* OBJECTIVE
The entire listing is to be repeated verbatim.

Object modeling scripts
────────────────

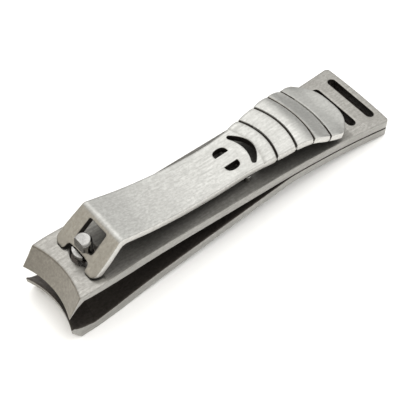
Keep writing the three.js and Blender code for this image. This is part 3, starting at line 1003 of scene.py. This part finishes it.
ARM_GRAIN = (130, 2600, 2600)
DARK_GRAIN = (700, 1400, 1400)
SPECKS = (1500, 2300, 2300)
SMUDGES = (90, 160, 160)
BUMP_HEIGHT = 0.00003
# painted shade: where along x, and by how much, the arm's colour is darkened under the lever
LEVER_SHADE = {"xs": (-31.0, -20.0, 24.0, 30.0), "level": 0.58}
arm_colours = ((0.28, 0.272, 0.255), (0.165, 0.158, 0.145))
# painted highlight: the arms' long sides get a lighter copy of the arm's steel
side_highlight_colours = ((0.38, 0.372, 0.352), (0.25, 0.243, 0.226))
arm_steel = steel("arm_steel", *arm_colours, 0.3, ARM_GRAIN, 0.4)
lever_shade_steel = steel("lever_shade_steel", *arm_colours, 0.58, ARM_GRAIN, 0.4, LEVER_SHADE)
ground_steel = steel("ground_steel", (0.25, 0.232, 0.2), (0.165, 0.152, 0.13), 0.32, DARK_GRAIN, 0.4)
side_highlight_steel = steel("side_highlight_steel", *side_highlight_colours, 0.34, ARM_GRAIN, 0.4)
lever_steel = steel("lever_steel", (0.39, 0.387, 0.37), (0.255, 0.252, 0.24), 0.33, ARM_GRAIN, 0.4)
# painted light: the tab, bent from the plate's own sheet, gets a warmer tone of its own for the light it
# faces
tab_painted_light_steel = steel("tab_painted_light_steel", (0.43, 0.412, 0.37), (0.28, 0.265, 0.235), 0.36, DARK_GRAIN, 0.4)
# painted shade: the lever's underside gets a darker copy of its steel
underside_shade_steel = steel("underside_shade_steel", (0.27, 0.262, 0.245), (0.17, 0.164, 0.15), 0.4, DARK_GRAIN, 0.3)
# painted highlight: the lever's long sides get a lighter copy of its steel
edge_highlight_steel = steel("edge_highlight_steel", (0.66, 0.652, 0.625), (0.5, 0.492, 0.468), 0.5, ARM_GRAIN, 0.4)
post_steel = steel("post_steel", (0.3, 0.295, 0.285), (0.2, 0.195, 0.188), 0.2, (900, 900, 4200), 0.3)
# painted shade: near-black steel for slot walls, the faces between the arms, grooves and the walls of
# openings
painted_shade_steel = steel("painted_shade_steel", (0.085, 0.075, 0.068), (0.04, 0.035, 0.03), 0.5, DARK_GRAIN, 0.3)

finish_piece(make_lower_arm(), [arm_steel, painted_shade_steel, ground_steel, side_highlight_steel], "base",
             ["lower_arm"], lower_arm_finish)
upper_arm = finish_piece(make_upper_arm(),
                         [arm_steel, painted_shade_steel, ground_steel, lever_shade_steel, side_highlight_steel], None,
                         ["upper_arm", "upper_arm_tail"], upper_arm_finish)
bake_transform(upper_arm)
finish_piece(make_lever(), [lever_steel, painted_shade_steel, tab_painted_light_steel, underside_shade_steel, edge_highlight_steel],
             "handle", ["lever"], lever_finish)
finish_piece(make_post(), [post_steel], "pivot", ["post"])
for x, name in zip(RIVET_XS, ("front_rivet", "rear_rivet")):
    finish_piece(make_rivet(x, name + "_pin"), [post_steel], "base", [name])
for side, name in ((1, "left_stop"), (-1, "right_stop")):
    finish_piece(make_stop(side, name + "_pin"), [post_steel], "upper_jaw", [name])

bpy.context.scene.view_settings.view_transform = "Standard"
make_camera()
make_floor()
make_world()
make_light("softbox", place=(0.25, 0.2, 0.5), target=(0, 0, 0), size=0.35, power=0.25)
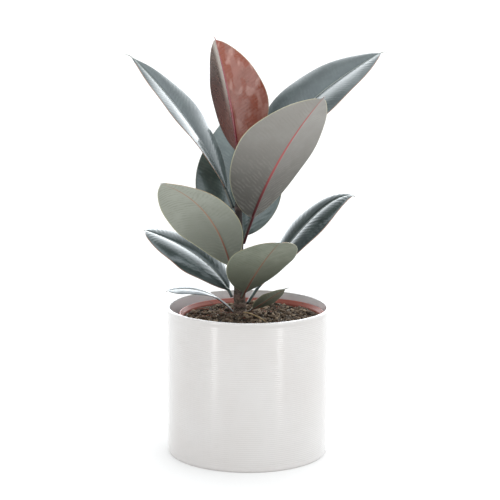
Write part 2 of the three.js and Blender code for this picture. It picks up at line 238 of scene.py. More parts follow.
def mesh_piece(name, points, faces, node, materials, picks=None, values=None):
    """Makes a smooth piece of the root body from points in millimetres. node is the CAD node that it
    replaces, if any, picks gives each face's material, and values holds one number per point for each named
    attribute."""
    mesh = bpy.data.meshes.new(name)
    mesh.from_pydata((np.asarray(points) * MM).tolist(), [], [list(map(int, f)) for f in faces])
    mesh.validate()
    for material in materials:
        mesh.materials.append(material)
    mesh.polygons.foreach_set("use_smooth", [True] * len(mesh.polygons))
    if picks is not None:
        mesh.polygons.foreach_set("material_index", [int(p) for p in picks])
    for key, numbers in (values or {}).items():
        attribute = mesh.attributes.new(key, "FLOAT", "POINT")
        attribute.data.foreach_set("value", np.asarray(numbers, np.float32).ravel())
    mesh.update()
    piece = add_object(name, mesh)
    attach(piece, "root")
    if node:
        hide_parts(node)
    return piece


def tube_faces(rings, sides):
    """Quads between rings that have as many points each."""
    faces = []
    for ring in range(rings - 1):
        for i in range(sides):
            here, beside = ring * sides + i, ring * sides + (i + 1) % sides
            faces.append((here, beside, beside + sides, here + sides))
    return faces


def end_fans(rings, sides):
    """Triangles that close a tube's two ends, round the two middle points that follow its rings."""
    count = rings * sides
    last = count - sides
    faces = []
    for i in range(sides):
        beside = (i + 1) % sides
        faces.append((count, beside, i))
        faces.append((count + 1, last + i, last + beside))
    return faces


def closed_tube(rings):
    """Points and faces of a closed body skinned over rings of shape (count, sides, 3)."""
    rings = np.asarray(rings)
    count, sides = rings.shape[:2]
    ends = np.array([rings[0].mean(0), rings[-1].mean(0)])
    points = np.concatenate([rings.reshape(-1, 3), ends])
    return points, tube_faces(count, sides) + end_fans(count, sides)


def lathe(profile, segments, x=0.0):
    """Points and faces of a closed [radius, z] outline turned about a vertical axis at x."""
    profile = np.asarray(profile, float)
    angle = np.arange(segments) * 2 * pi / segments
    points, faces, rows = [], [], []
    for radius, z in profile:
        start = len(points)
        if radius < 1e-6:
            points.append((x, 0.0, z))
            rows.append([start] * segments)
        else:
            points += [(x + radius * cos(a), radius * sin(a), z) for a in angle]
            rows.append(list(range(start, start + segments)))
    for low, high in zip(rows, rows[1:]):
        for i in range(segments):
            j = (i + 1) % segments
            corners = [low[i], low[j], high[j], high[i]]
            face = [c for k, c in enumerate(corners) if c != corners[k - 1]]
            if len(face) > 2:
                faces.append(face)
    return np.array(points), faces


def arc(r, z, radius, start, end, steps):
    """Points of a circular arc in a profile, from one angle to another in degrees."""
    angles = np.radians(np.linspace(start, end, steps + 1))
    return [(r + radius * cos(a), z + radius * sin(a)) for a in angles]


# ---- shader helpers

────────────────

* TASK ANSWER
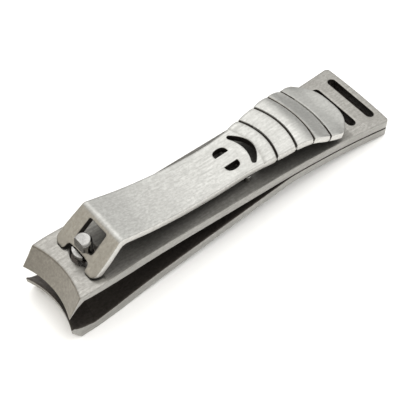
Keep writing the three.js and Blender code for this image. This is part 3, starting at line 1003 of scene.py. This part finishes it.
ARM_GRAIN = (130, 2600, 2600)
DARK_GRAIN = (700, 1400, 1400)
SPECKS = (1500, 2300, 2300)
SMUDGES = (90, 160, 160)
BUMP_HEIGHT = 0.00003
# painted shade: where along x, and by how much, the arm's colour is darkened under the lever
LEVER_SHADE = {"xs": (-31.0, -20.0, 24.0, 30.0), "level": 0.58}
arm_colours = ((0.28, 0.272, 0.255), (0.165, 0.158, 0.145))
# painted highlight: the arms' long sides get a lighter copy of the arm's steel
side_highlight_colours = ((0.38, 0.372, 0.352), (0.25, 0.243, 0.226))
arm_steel = steel("arm_steel", *arm_colours, 0.3, ARM_GRAIN, 0.4)
lever_shade_steel = steel("lever_shade_steel", *arm_colours, 0.58, ARM_GRAIN, 0.4, LEVER_SHADE)
ground_steel = steel("ground_steel", (0.25, 0.232, 0.2), (0.165, 0.152, 0.13), 0.32, DARK_GRAIN, 0.4)
side_highlight_steel = steel("side_highlight_steel", *side_highlight_colours, 0.34, ARM_GRAIN, 0.4)
lever_steel = steel("lever_steel", (0.39, 0.387, 0.37), (0.255, 0.252, 0.24), 0.33, ARM_GRAIN, 0.4)
# painted light: the tab, bent from the plate's own sheet, gets a warmer tone of its own for the light it
# faces
tab_painted_light_steel = steel("tab_painted_light_steel", (0.43, 0.412, 0.37), (0.28, 0.265, 0.235), 0.36, DARK_GRAIN, 0.4)
# painted shade: the lever's underside gets a darker copy of its steel
underside_shade_steel = steel("underside_shade_steel", (0.27, 0.262, 0.245), (0.17, 0.164, 0.15), 0.4, DARK_GRAIN, 0.3)
# painted highlight: the lever's long sides get a lighter copy of its steel
edge_highlight_steel = steel("edge_highlight_steel", (0.66, 0.652, 0.625), (0.5, 0.492, 0.468), 0.5, ARM_GRAIN, 0.4)
post_steel = steel("post_steel", (0.3, 0.295, 0.285), (0.2, 0.195, 0.188), 0.2, (900, 900, 4200), 0.3)
# painted shade: near-black steel for slot walls, the faces between the arms, grooves and the walls of
# openings
painted_shade_steel = steel("painted_shade_steel", (0.085, 0.075, 0.068), (0.04, 0.035, 0.03), 0.5, DARK_GRAIN, 0.3)

finish_piece(make_lower_arm(), [arm_steel, painted_shade_steel, ground_steel, side_highlight_steel], "base",
             ["lower_arm"], lower_arm_finish)
upper_arm = finish_piece(make_upper_arm(),
                         [arm_steel, painted_shade_steel, ground_steel, lever_shade_steel, side_highlight_steel], None,
                         ["upper_arm", "upper_arm_tail"], upper_arm_finish)
bake_transform(upper_arm)
finish_piece(make_lever(), [lever_steel, painted_shade_steel, tab_painted_light_steel, underside_shade_steel, edge_highlight_steel],
             "handle", ["lever"], lever_finish)
finish_piece(make_post(), [post_steel], "pivot", ["post"])
for x, name in zip(RIVET_XS, ("front_rivet", "rear_rivet")):
    finish_piece(make_rivet(x, name + "_pin"), [post_steel], "base", [name])
for side, name in ((1, "left_stop"), (-1, "right_stop")):
    finish_piece(make_stop(side, name + "_pin"), [post_steel], "upper_jaw", [name])

bpy.context.scene.view_settings.view_transform = "Standard"
make_camera()
make_floor()
make_world()
make_light("softbox", place=(0.25, 0.2, 0.5), target=(0, 0, 0), size=0.35, power=0.25)
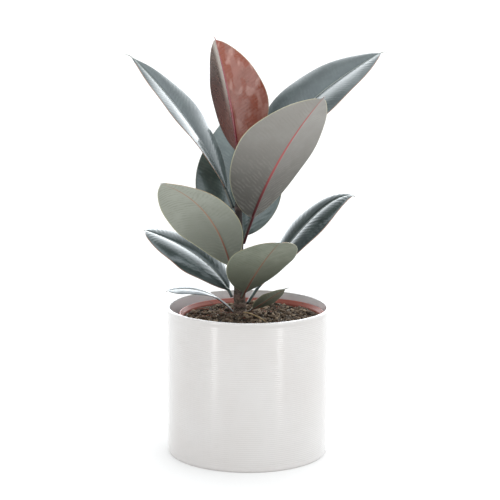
Write part 2 of the three.js and Blender code for this picture. It picks up at line 238 of scene.py. More parts follow.
def mesh_piece(name, points, faces, node, materials, picks=None, values=None):
    """Makes a smooth piece of the root body from points in millimetres. node is the CAD node that it
    replaces, if any, picks gives each face's material, and values holds one number per point for each named
    attribute."""
    mesh = bpy.data.meshes.new(name)
    mesh.from_pydata((np.asarray(points) * MM).tolist(), [], [list(map(int, f)) for f in faces])
    mesh.validate()
    for material in materials:
        mesh.materials.append(material)
    mesh.polygons.foreach_set("use_smooth", [True] * len(mesh.polygons))
    if picks is not None:
        mesh.polygons.foreach_set("material_index", [int(p) for p in picks])
    for key, numbers in (values or {}).items():
        attribute = mesh.attributes.new(key, "FLOAT", "POINT")
        attribute.data.foreach_set("value", np.asarray(numbers, np.float32).ravel())
    mesh.update()
    piece = add_object(name, mesh)
    attach(piece, "root")
    if node:
        hide_parts(node)
    return piece


def tube_faces(rings, sides):
    """Quads between rings that have as many points each."""
    faces = []
    for ring in range(rings - 1):
        for i in range(sides):
            here, beside = ring * sides + i, ring * sides + (i + 1) % sides
            faces.append((here, beside, beside + sides, here + sides))
    return faces


def end_fans(rings, sides):
    """Triangles that close a tube's two ends, round the two middle points that follow its rings."""
    count = rings * sides
    last = count - sides
    faces = []
    for i in range(sides):
        beside = (i + 1) % sides
        faces.append((count, beside, i))
        faces.append((count + 1, last + i, last + beside))
    return faces


def closed_tube(rings):
    """Points and faces of a closed body skinned over rings of shape (count, sides, 3)."""
    rings = np.asarray(rings)
    count, sides = rings.shape[:2]
    ends = np.array([rings[0].mean(0), rings[-1].mean(0)])
    points = np.concatenate([rings.reshape(-1, 3), ends])
    return points, tube_faces(count, sides) + end_fans(count, sides)


def lathe(profile, segments, x=0.0):
    """Points and faces of a closed [radius, z] outline turned about a vertical axis at x."""
    profile = np.asarray(profile, float)
    angle = np.arange(segments) * 2 * pi / segments
    points, faces, rows = [], [], []
    for radius, z in profile:
        start = len(points)
        if radius < 1e-6:
            points.append((x, 0.0, z))
            rows.append([start] * segments)
        else:
            points += [(x + radius * cos(a), radius * sin(a), z) for a in angle]
            rows.append(list(range(start, start + segments)))
    for low, high in zip(rows, rows[1:]):
        for i in range(segments):
            j = (i + 1) % segments
            corners = [low[i], low[j], high[j], high[i]]
            face = [c for k, c in enumerate(corners) if c != corners[k - 1]]
            if len(face) > 2:
                faces.append(face)
    return np.array(points), faces


def arc(r, z, radius, start, end, steps):
    """Points of a circular arc in a profile, from one angle to another in degrees."""
    angles = np.radians(np.linspace(start, end, steps + 1))
    return [(r + radius * cos(a), z + radius * sin(a)) for a in angles]


# ---- shader helpers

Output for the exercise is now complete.